# Help.....I need a sound track for HOWLING Wolves



## ooojen (Sep 4, 2014)

We had this recording when I was a kid; it was on vinyl.
As I recall (and yes, even though I'm old enough for vinyl, I can still remember most of what I need to...) Now, what was I saying? Oh yeah  As I recall, one side was narrated with explanations of the types of calls and their meanings, and the other side was just wolves-- beautiful, eerie wolf howls.
http://www.youtube.com/watch?v=wwwEmJY5T6o
Cut past the first part of this video, and there's some good non-stop stuff.


----------



## screamqueen2012 (Aug 2, 2012)

hmmmmmmmmmmm i made one from a cd that had haunted sound clips on it like two hundred sounds, i just looped it and burned the cd......we did a werewolf year one year and i made it for that....there were at least five wolve dog sounds and i mixed it with some thunder and things...............do you have a cd you can pull clips off of you can pull the sounds you want and arrange them then just keep repeating the pattern for the loop... i havent done this in a long time, i think i made it in my computers microsoft sound program? i can see if i can find my cd, can i copy it and email it? anyone know?


----------



## Rich B (Sep 23, 2005)

Poison props has a great howling wolf CD (you can get a digital download) 67 minutes long
http://www.poisonprops.com/cd-092-werewolves-howl/


----------



## Hot Harley Couple (Dec 29, 2013)

Thanks Rich and everyone else, that has replied so far.
A 67 minute or longer Wolf Howling Sound Track is exactly what I am looking for.
But.....there $16.00 purchase price, is just a little High.......for just a bunch of Wolves Howling.
I was hoping that someone had a Sound Track that they could share.
Thanks and keep the ideas coming.


----------



## Rich B (Sep 23, 2005)

Hot Harley Couple said:


> Thanks Rich and everyone else, that has replied so far.
> A 67 minute or longer Wolf Howling Sound Track is exactly what I am looking for.
> But.....there $16.00 purchase price, is just a little High.......for just a bunch of Wolves Howling.
> I was hoping that someone had a Sound Track that they could share.
> Thanks and keep the ideas coming.


I'm all about the free downloads whenever possible but also support the companies making these very specific professional quality effect CD's, if we (the haunt community) quit buying them, they will quit making them.


----------



## Hot Harley Couple (Dec 29, 2013)

Hey Rich,
You are absolutely right about that.
BUT......no one is begrudging them for trying to make a living ( off of the dead lol) from selling their CD's ......it is the inflated costs, that I question.
Have you actually looked at their site?
The products that they sell are absolutely incredible.
Unfortunately.....everyone of their products, that they sell....also come at an Incredible price.
Doing your own things ( On a realistic budget) ..is what makes Halloween so much Fun.
Making my own sound Track or down loading one for Free......or making our own Coffins and Tomb Stones etc......is the Fun and enjoyment that we all get from Halloween.
Paying over $1,000 and UP for a Coffin or for some Halloween Props....well......that is just a little excessive....for my wallet! lol


----------



## Rich B (Sep 23, 2005)

Totally agree, I do own several poison props CD's which were perfect at one time or another for what i needed (Evil Whispers, Evil wind I actually layer underneath the music I played for a haunt so during quiet times between songs they are used) And I agree about the price point, could be a few bucks less for digital media since we are not paying for physical media.
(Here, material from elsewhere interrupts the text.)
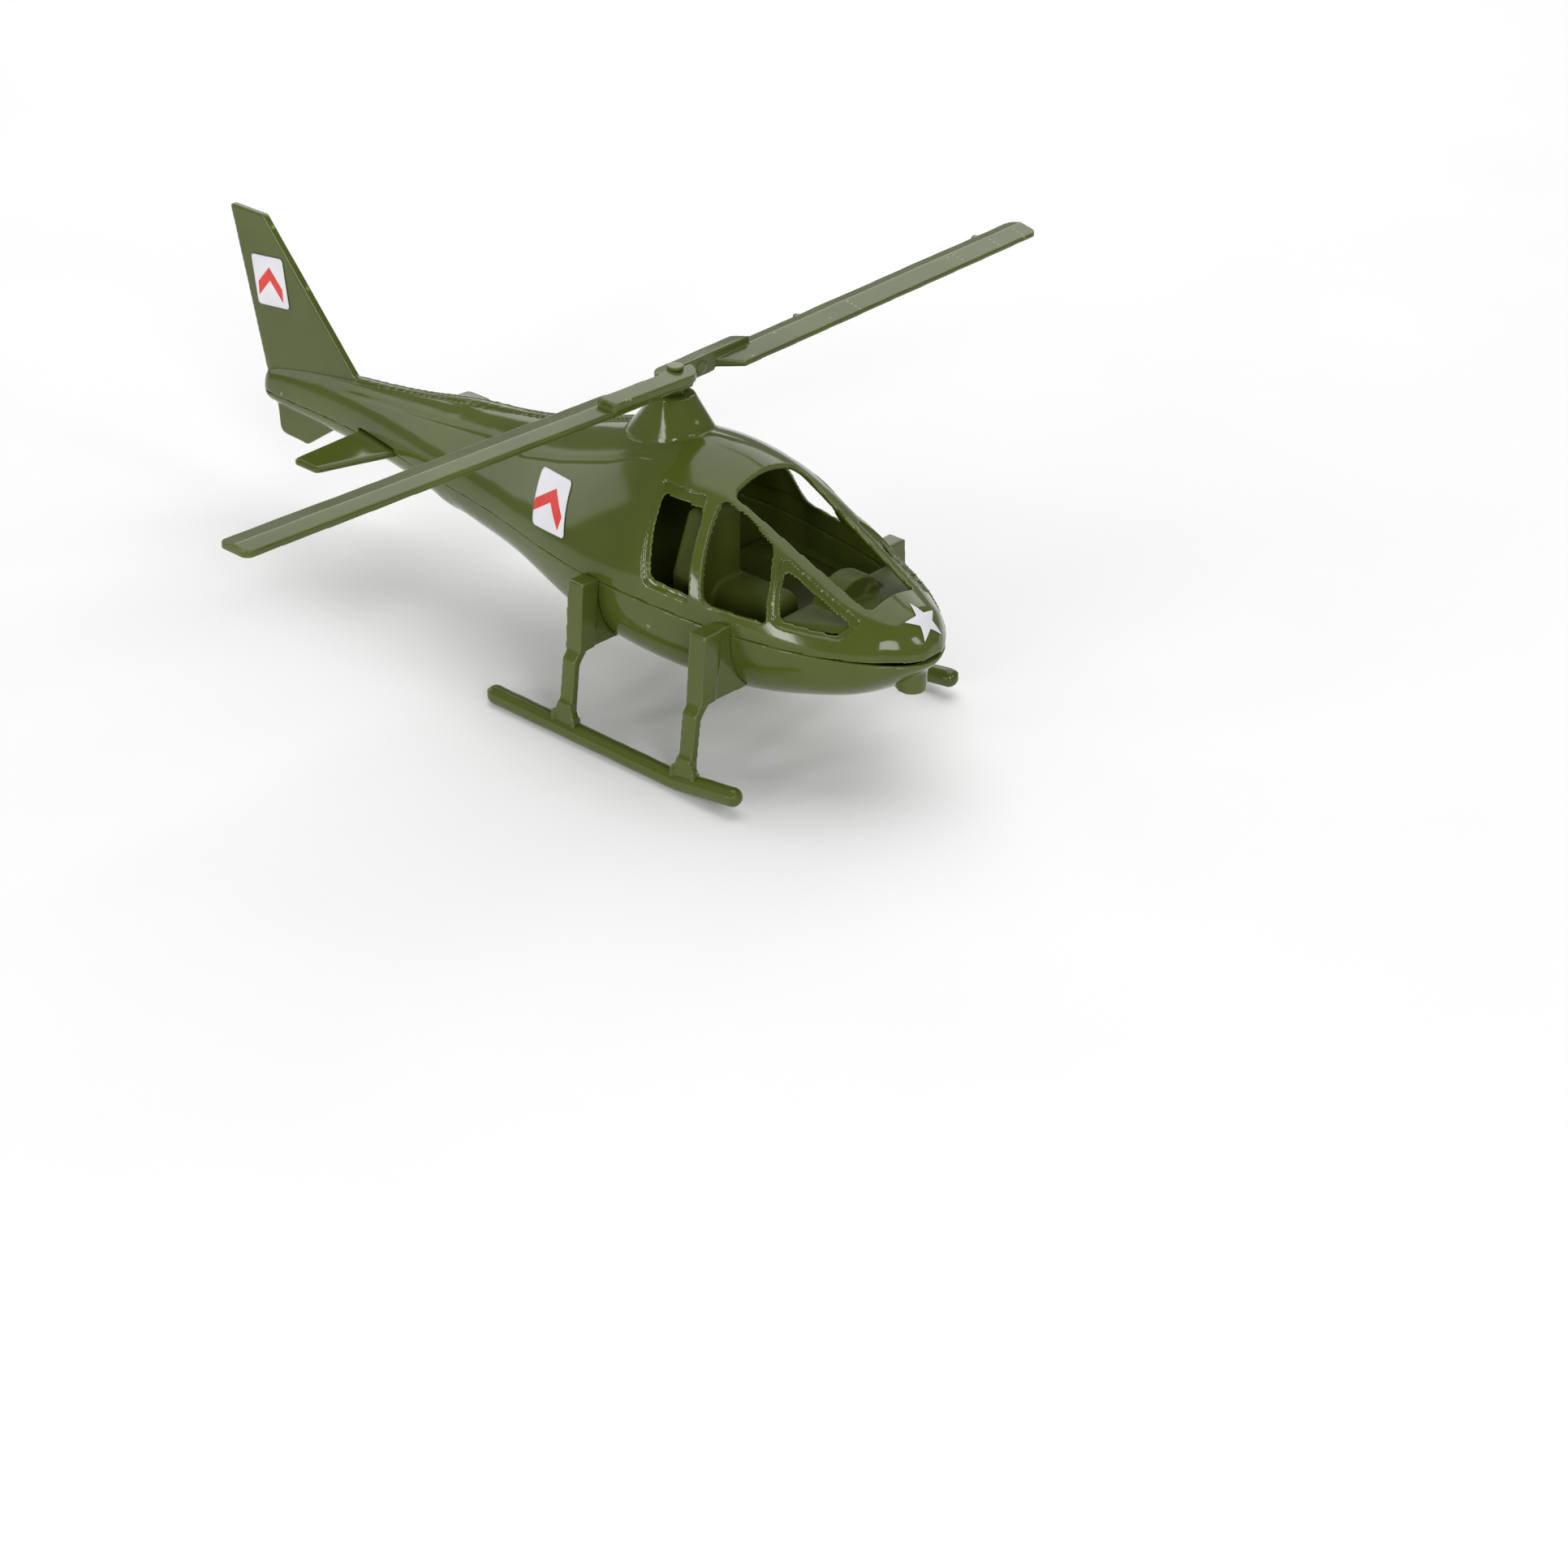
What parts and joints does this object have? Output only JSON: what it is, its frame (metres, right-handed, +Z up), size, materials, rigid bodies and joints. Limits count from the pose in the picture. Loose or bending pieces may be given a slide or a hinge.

Just throwing that out to the everyone reading it though that we are the target audience for these CD's and if we don't support them, there's no reason for them to continue making new discs available to us. trying not to climb on a soapbox, just sharing my thoughts!


----------



## Sharonr3106 (Sep 8, 2014)

Here's a link for a pack of howling wolves I used last year for my creepy forest. I use a free music program called Audacity on my laptop, imported the sound clip on to that and put it on a CD, there is an option before you do the CD to make it go on the CD in a loop that just continually plays so it doesn't matter how long the clip is. It was ideal for my creepy forest as it just carried on until I turned it off.
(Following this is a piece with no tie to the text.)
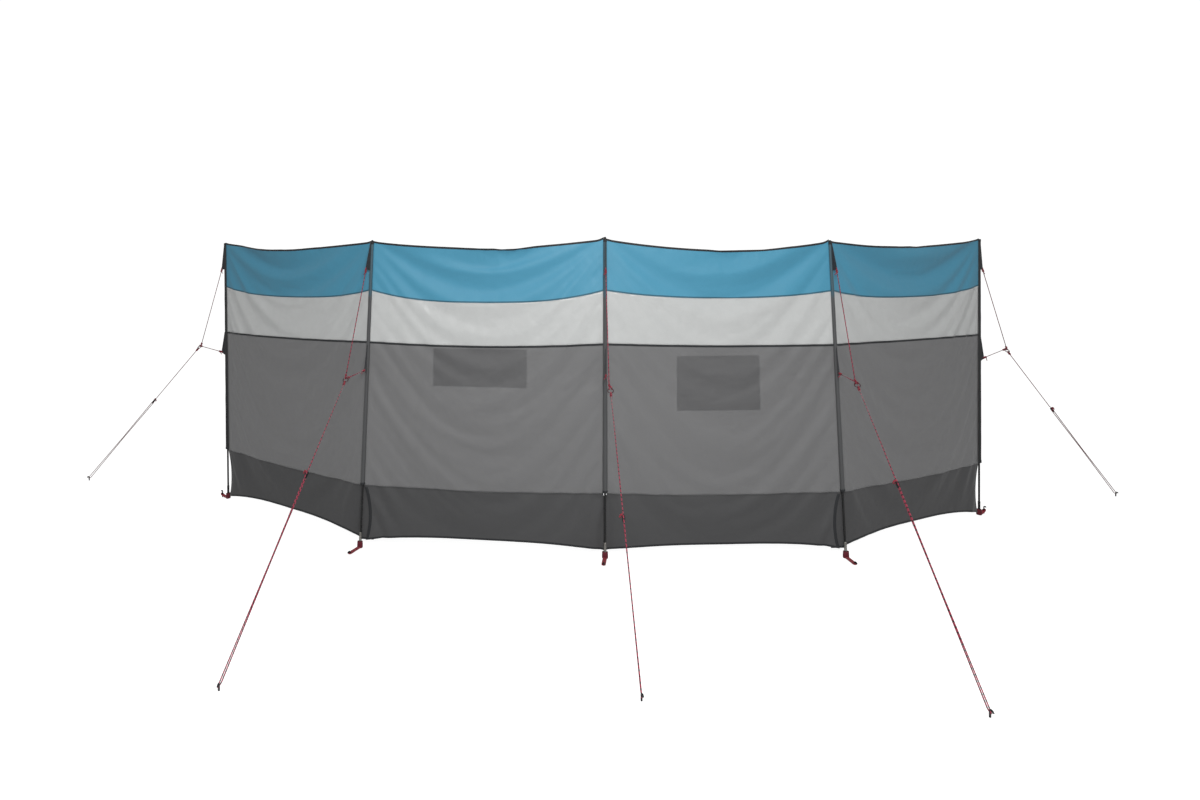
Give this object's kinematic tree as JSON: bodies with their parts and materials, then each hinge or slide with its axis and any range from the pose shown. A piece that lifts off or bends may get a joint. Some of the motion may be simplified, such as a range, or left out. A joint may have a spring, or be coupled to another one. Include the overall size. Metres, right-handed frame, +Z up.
{
  "type": "beach windbreak",
  "caption": "Free-standing cloth windbreak: poles in sleeves, bays of banded cloth with a see-through window strip, forked guy lines to ground pegs.",
  "frame": {"origin": "middle of the flat lower end of the centre pole's ferrule, on the ground", "axes": "+X along the row of poles, to the right seen from the outer side, where the middle guys are; +Y towards the sheltered side; +Z up"},
  "size_m": [5.8793, 2.369, 1.4143],
  "materials": {
    "pole_rod": "black fibreglass rod, smooth",
    "sleeve_cloth": "coated polyester sleeve, plain weave",
    "blue_cloth": "coated polyester, plain weave, satin",
    "window_film": "pale translucent film, lightly crinkled",
    "wall_cloth": "thin coated polyester, plain weave",
    "skirt_cloth": "heavier coated polyester, plain weave",
    "guy_cord": "red braided cord with dark flecks",
    "ferrule": "bright plated steel tube",
    "black_plastic": "moulded black plastic",
    "pocket_cloth": "coated polyester, plain weave",
    "binding": "woven binding tape",
    "tab_webbing": "dark woven webbing",
    "ring_metal": "dark enamelled ring",
    "peg_steel": "black painted steel rod",
    "red_webbing": "dark red woven webbing"
  },
  "bodies": {
    "root": {"pole_1": "pole_rod", "pole_2": "pole_rod", "pole_3": "pole_rod", "pole_4": "pole_rod", "pole_5": "pole_rod", "sleeve_1": "sleeve_cloth", "sleeve_2": "sleeve_cloth", "sleeve_3": "sleeve_cloth", "sleeve_4": "sleeve_cloth", "sleeve_5": "sleeve_cloth", "blue_band_1": "blue_cloth", "blue_band_2": "blue_cloth", "blue_band_3": "blue_cloth", "blue_band_4": "blue_cloth", "window_1": "window_film", "window_2": "window_film", "window_3": "window_film", "window_4": "window_film", "wall_1": "wall_cloth", "wall_2": "wall_cloth", "wall_3": "wall_cloth", "wall_4": "wall_cloth", "skirt_1": "skirt_cloth", "skirt_2": "skirt_cloth", "skirt_3": "skirt_cloth", "skirt_4": "skirt_cloth", "guy_line_1": "guy_cord", "guy_line_2": "guy_cord", "guy_line_3": "guy_cord", "guy_line_4": "guy_cord", "guy_line_5": "guy_cord", "pole_ferrules": "ferrule", "pole_caps": "black_plastic", "pocket_2": "pocket_cloth", "pocket_3": "pocket_cloth", "top_binding": "binding", "seam_tape": "binding", "bottom_binding": "binding", "top_tabs": "tab_webbing", "mid_tabs": "tab_webbing", "guy_rings": "ring_metal", "guy_sliders": "black_plastic", "ground_pegs": "peg_steel", "foot_straps": "red_webbing", "foot_loops": "red_webbing"}
  },
  "joints": []
}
http://www.youtube.com/watch?v=vl5a_A8FVwY

Hope this helps


----------



## theVanyr (Jun 18, 2006)

Close to the wire, but it might help.

http://www.freesound.org/search/?q=wolf


----------



## Joseph Baggs (Sep 8, 2014)

here you go a hour+ of wolves howling. should work great put it on a cd and loop it or whatever
https://soundcloud.com/djtwiztidj/werewolves


----------



## Hot Harley Couple (Dec 29, 2013)

Sis Boom Bah?
Errrrr......is that not the sound, that a Sheep makes .....when it EXPLODES? lol


----------



## Hot Harley Couple (Dec 29, 2013)

Thanks Joe......that is sure a LOT of Wolves! lol


----------



## Hot Harley Couple (Dec 29, 2013)

Hey Crypt Keeper.....Thanks for the info....but....how do you sample the Sounds, before you down load them?
I might be a bit Duh....but....I do not see a Listen or Sample key ...any where?


----------



## Joseph Baggs (Sep 8, 2014)

i can tone it down take some out
as for "The Vanyr" post the sample/play button is on the lower left part of the picture of the sound


----------



## Hot Harley Couple (Dec 29, 2013)

Really ???
That would be Great.......if they were Space out a lot more......you know.....just a little less aggressive. lol
Hey.....by any chance....could you mix in some Ghost Moans and Groans as well?
I will have my speakers hidden in my Grave Yard.....sooooo......it would be great....if you could mix in some Ghost Moans as well?
Is that possible?
Thanks so much for your help.
I can't tell you how much a appreciate it!
xox


----------



## Hot Harley Couple (Dec 29, 2013)

The Clock is winding down to the Witching Hour.......and I have still not found any Decent Scary Wolves Howling or Ghosts Moaning and Groaning would be great as well.
Someone out there.....on this Halloween Forum must have.....some really good spooky sound effects, that we could all down load and use?
I would think.....that there would be tons of really good "Scary" sound effects, readily available to us all.


----------



## Joseph Baggs (Sep 8, 2014)

ok here's the lastest hope it works

https://soundcloud.com/djtwiztidj/werewolves-in-the-graveyard

if its not what you want try searching for haunted forest or country side


----------



## Dark lord (Jan 8, 2007)

Hot Harley Couple said:


> The Clock is winding down to the Witching Hour.......and I have still not found any Decent Scary Wolves Howling or Ghosts Moaning and Groaning would be great as well.
> Someone out there.....on this Halloween Forum must have.....some really good spooky sound effects, that we could all down load and use?
> I would think.....that there would be tons of really good "Scary" sound effects, readily available to us all.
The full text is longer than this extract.